除此一字,再无他话。车里只剩下车烧油的声音,到最后,邱振明干脆把车火也熄了。听着闹心。
邱振明越沉默,何和越觉得事情严重。
可是,可是为什么啊?
就因为我这周又回家了吗?
回家,一想到回家,晚饭堵着的那口气又重回到胸口,扯着他的内脏,抻得难受。
邱振明长吸了一口气,终于问出了口:“怎么去兴华小区去了?”
问题来了,何和却犹豫着要如何答。他没什么要隐瞒的,却禁不住要想,邱振明为什么问这个问题,这个问题的背后他在想什么,想知道什么,接下来还会问什么。
何和不怕回答,但怕答错。
他看不清邱振明的表情,但是邱振明的双手紧紧握着方向盘,一直未松开。何和想,也许,他以为手里掐着的是我的脖子吧。
可惜我却没法死个明白。
何和说:“我去给同事,送个东西。”
如果邱振明不是自己内心挣扎得太剧烈,他会听出来,何和这句用气声的回答,虚弱得像洗衣粉兑出来的泡泡,不用碰就破了。

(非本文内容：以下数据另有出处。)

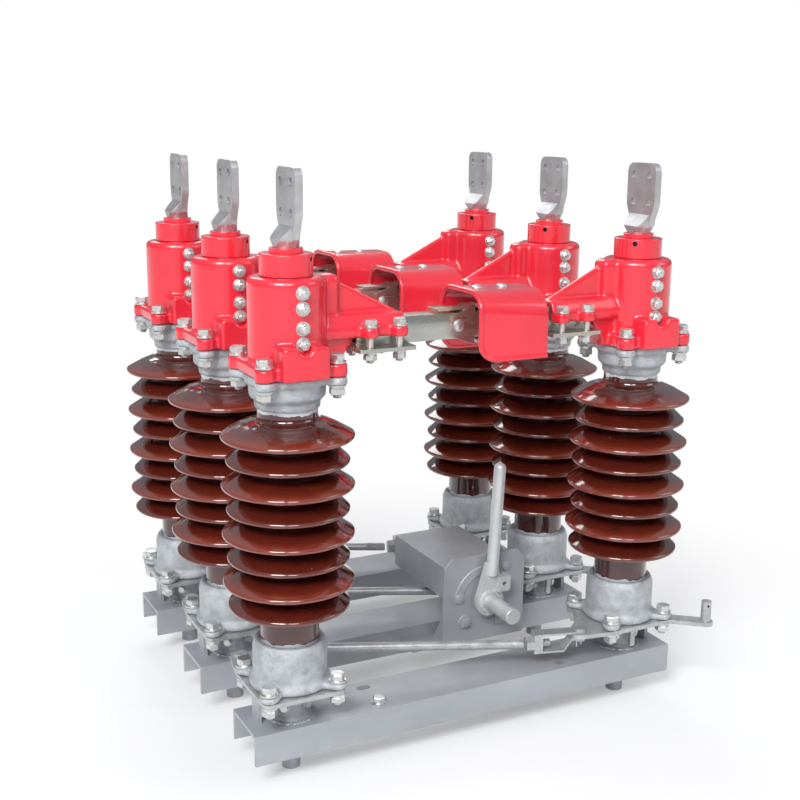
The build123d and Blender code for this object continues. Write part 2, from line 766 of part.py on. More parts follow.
# Mechanism bracket: face plate, foot and gussets
mech_right = mech_left + mech_width
with BuildPart() as bracket:
    with BuildSketch(Plane.XZ.offset(mech_face)):
        with BuildLine():
            Polyline((mech_left, mech_bottom), (mech_right, mech_bottom), (mech_right, mech_top - mech_chamfer),
                     (mech_right - mech_chamfer, mech_top), (mech_left + mech_chamfer, mech_top),
                     (mech_left, mech_top - mech_chamfer), close=True)
        make_face()
        with Locations((shaft_x, shaft_z)):
            Circle(journal_radius + running_gap, mode=Mode.SUBTRACT)
    extrude(amount=-mech_plate)
    channel_face = channel_width / 2
    with BuildSketch(Plane.YZ.offset(foot_left)):
        with BuildLine():
            Polyline((-mech_face, mech_bottom), (-channel_face, mech_bottom),
                     (-channel_face, mech_bottom - foot_flange_drop),
                     (-channel_face - mech_plate, mech_bottom - foot_flange_drop),
                     (-channel_face - mech_plate, mech_bottom - mech_plate), (-mech_face, mech_bottom - mech_plate),
                     close=True)
        make_face()
    extrude(amount=mech_right - foot_left)
    for edge in (mech_left, mech_right - mech_plate):
        with BuildSketch(Plane.YZ.offset(edge)):
            with BuildLine():
                Polyline((-mech_face + mech_plate, mech_bottom), (-channel_face - 9, mech_bottom),
                         (-mech_face + mech_plate, mech_bottom + 40), close=True)
            make_face()
        extrude(amount=mech_plate)
    with BuildSketch(Plane.XZ.offset(mech_face)):
        with BuildLine(mode=Mode.PRIVATE):
            middle = CenterArc((shaft_x, shaft_z), sum(track_radii) / 2, 98, 76)
        SlotArc(middle, track_radii[1] - track_radii[0])
    extrude(amount=track_height)
export(bracket, "mechanism_bracket")

with BuildPart() as cover:
    cover_left = mech_left + 2
    cover_right = cover_left + cover_width
    with BuildSketch(Plane.XZ.offset(mech_face - mech_plate)):
        with BuildLine():
            Polyline((cover_left, cover_left_edge), (cover_left, cover_top), (cover_right, cover_top),
                     (cover_right, cover_right_edge), (cover_right - cover_wall, cover_right_edge),
                     (cover_right - cover_wall, cover_top - cover_wall),
                     (cover_left + cover_wall, cover_top - cover_wall), (cover_left + cover_wall, cover_left_edge),
                     close=True)
        make_face()
    extrude(amount=-(cover_back + mech_face - mech_plate))
export(cover, "mechanism_cover")

hub_back = mech_face + track_height + hub_gap
with BuildPart() as shaft:
    for radius, near, far in ((shaft_radius, hub_back + hub_thickness, shaft_reach),
                              (journal_radius, shaft_tail, hub_back + hub_thickness)):
        with BuildSketch(Plane.XZ.offset(far)):
            with Locations((shaft_x, shaft_z)):
                Circle(radius)
        extrude(amount=near - far)
    chamfer(faces().sort_by(Axis.Y)[0].edges(), length=1)
export(shaft, "operating_shaft")

with BuildPart() as handle:
    with BuildSketch(Plane.XZ.offset(hub_back)):
        with Locations((shaft_x, shaft_z)):
            Circle(hub_radius)
        with BuildLine():
            Polyline((shaft_x - hub_radius, shaft_z), (shaft_x + hub_radius, shaft_z),
                     (shaft_x + handle_radius + 3, shaft_z + paddle_top),
                     (shaft_x - handle_radius + 3, shaft_z + paddle_top), close=True)
        make_face()
        with Locations((shaft_x, shaft_z)):
            Circle(journal_radius, mode=Mode.SUBTRACT)
    extrude(amount=hub_thickness)
    with BuildSketch(Plane.XZ.offset(hub_back)):
        with Locations((shaft_x + lock_offset[0], shaft_z + lock_offset[1])):
            Rectangle(lock_block[0], lock_block[2])
            Circle(lock_hole_radius, mode=Mode.SUBTRACT)
    extrude(amount=lock_block[1])
    grip_length = handle_length - paddle_top + 20
    grip = Plane((shaft_x + 3, -hub_back - handle_seat, shaft_z + paddle_top - 20),
                 z_dir=(sin(radians(handle_lean)), 0, cos(radians(handle_lean))))
    with BuildSketch(grip):
        Circle(handle_radius)
    extrude(amount=grip_length)
    fillet(faces().sort_by(Axis.Z)[-1].edges(), radius=handle_radius - 2)
export(handle, "operating_handle")
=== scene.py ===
"""Finish and fittings of a three-pole centre-break outdoor disconnector."""

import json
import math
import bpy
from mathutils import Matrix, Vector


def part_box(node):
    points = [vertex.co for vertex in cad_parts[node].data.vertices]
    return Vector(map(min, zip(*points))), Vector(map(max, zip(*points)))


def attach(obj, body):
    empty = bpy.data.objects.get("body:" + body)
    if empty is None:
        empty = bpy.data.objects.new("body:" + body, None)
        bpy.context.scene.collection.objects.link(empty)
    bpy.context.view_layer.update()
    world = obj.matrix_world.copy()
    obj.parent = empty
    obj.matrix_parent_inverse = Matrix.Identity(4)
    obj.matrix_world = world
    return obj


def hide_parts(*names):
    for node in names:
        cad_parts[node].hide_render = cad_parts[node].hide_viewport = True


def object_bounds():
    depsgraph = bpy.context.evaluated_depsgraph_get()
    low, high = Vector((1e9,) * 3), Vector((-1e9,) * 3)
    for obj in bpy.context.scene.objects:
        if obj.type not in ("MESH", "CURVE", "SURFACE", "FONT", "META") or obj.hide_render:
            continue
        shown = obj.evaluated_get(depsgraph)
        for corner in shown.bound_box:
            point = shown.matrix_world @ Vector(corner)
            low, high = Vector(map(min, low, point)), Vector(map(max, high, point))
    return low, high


bl_info = {
    "name": "Centre-break disconnector finish",
    "version": (1, 0, 0),
    "blender": (4, 5, 0),
    "location": "View3D > Sidebar > Disconnector",
    "description": "Glazed insulators, painted castings, fasteners, camera and light for the disconnector",
    "category": "Object",
}

import bmesh
import bpy
from mathutils import Euler, Matrix, Vector

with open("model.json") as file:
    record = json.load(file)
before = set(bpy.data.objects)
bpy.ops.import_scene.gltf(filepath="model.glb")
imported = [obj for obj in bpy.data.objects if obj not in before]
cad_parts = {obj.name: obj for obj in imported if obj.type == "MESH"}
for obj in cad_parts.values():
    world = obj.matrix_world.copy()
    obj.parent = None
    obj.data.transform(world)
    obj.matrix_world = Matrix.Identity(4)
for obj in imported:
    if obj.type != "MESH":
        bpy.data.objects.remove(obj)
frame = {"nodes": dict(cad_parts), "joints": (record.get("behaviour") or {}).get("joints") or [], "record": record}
cad_box = [list(corner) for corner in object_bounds()]

POLES = ("front", "middle", "rear")
SIDES = ("left", "right")
UP, DOWN, FRONT = (0, 0, 1), (0, 0, -1), (0, -1, 0)


# Places read from the frame

def low(node):
    """Lowest corner of a node."""
    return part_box(node)[0]


def high(node):
    """Highest corner of a node."""
    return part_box(node)[1]


def post_axis(pole, side):
    """Foot of a post's axis, at the height of the channel's top."""
    corner_a, corner_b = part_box(f"{pole}_{side}_insulator")
    return Vector(((corner_a.x + corner_b.x) / 2, (corner_a.y + corner_b.y) / 2, 0))


def inward(side):
    """Direction along X from a post to the other post of its pole."""
    return 1 if side == "left" else -1


# Heights over the channel's top and distances from a post's axis, in metres, as the solids have them

CUP_LIPS = (0.1113, 0.417)
EAR_HALF = 0.047
CRANK_PLATE_FOOT, FITTING_EAR_TOP = 0.0413, 0.0573
HEAD_EAR_TOP, FITTING_EAR_FOOT = 0.0165, -0.011
CLAMP_REACHES, CLAMP_HALF = (0.101, 0.142), 0.0275
CLAMP_PLATE_FOOT, CLAMP_SHANK_FOOT, CLAMP_EAR_TOP = 0.485, 0.4895, 0.516
FACE_SCREW_HEIGHTS = (0.505, 0.524, 0.548, 0.567)
FACE_SCREW_SHIFT, FACE_SCREW_FRONT = 0.0018, -0.0475
BEARING_RADIUS, BEARING_SCREW_HEIGHT, BEARING_SCREW_TURNS = 0.0248, 0.021, (-128, -58, 38)
BEARING_WELD_RADIUS, STUB_WELD_RADIUS, STUB_WELD_HEIGHT = 0.0305, 0.0135, -0.0422
CAP_HOLE_RADIUS, CAP_HOLE_HEIGHT = 0.0268, 0.0205
ROD_HEIGHTS, ROD_START, ROD_SHORTER = (0.054, 0.0338), 0.08, 0.166
ROD_TIP_REACH, PIN_FOOT = 0.0575, 0.0342
THREAD_STARTS, THREAD_PITCH, THREAD_TURNS = (0.0824, 0.0885), 0.0018, 18
LEVER_PIN, LEVER_HOLE_HEIGHT, LEVER_PIN_RADIUS = (0.099, -0.082), 0.0725, 0.0059
SPLIT_PIN = ((0.0105, -0.0022), (0.008, 0), (0.002, 0), (-0.007, 0), (-0.0095, -0.006), (-0.008, -0.014))
SHAFT_X, SHAFT_HEIGHT, HUB_FRONT = 0.114, 0.046, -0.1035


# Sizes and colours that a user would change

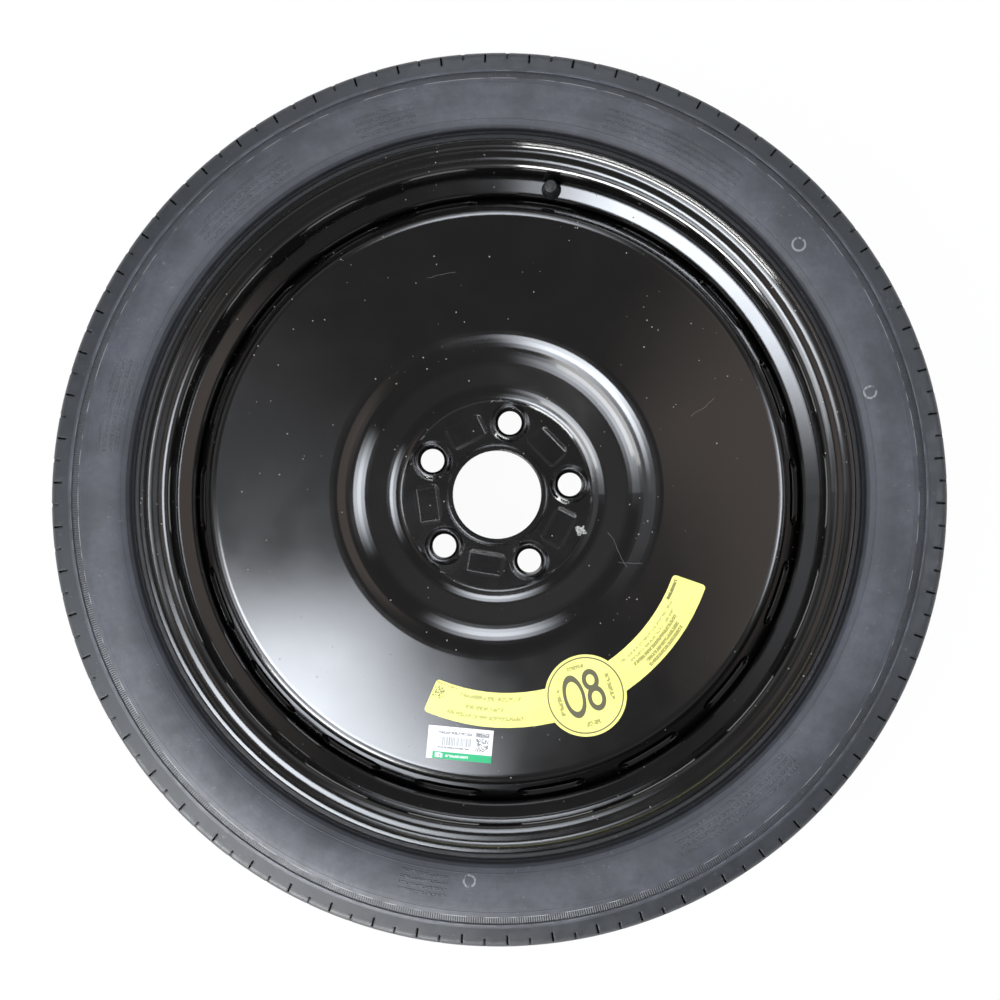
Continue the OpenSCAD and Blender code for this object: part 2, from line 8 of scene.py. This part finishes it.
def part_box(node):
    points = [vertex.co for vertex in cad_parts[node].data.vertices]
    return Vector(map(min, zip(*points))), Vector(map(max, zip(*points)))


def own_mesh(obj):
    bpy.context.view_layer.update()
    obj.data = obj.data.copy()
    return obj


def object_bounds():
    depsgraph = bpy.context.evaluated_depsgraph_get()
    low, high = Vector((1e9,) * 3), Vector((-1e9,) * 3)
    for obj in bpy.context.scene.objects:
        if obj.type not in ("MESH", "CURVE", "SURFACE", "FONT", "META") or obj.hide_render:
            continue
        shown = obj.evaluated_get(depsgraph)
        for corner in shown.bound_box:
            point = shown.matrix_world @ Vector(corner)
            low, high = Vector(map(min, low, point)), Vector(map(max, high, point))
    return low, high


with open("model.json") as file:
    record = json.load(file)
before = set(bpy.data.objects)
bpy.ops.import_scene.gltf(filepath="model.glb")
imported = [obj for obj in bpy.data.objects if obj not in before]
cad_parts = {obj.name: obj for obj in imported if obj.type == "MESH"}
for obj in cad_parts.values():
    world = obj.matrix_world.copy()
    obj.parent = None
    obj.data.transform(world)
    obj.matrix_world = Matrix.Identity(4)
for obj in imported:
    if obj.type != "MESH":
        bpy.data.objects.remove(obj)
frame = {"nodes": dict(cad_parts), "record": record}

可是他只机械地重复着:“给同事,送东西?这次送的又是什么?”
“抄手。”
邱振明轻哼了一声。过了一会儿,又问:“今天这么晚怎么回来了?”
“啊,没来得及跟你说,我也是被逼得没办法。”何和斟词酌句,还留意下邱振明的反应,“我妈这周叫我回家,就是叫我去……去相亲。人都……”
“何和,那你相了吗?”邱振明突然看着何和问他话。
这是他唯一心虚的来源,即使他不曾做错,“我……我不想去,我都、我都跟我妈闹起来了。”
“那你相了吗?”
“……相了,但不是……”
邱振明一把握住了何和的手臂,摇了摇头,示意他别说了。
“不是你想的那样。”
“别说了。”邱振明声音颤抖,却紧接着问何和:“你知道我跟刘明惠吃过几次饭的事儿,对吧。”
“嗯。可我今天晚上……”何和着急解释,却总被邱振明打断。
邱振明问:“那我们吃饭,你也亲眼见到过,对吧。”
那场被孙丁安排的“巧遇”以及缘由,是何和一直都不愿回想的。他没想到,邱振明居然也知道。那他当时是不是也看到我了?
现在觉得我也背着人去相亲,所以就索性打算摊牌了吗?
思及此处,何和只觉得终于明白今天经历过的种种,不过是要为此刻铺垫,苦笑着叹了口气:“见过啊。”就在品铎。我就坐在门口的位置。
邱振明啊,你是用什么心情看我围观你的约会呢。
怎么会坦荡得没有一丝心虚?
何和随手把安全带解开,轻声问,就好像是问自己:“邱老板,你想说什么呢?”
邱振明没答,耐着最后的性子问:“所以,是你把孙丁带过去的,也是你跟孙丁说我要去结婚的?”
“是。没错。”已经到了这个地步,何和想怎么说都无所谓了。更何况,也有半句话没说错,当初不是你说以后要结婚吗?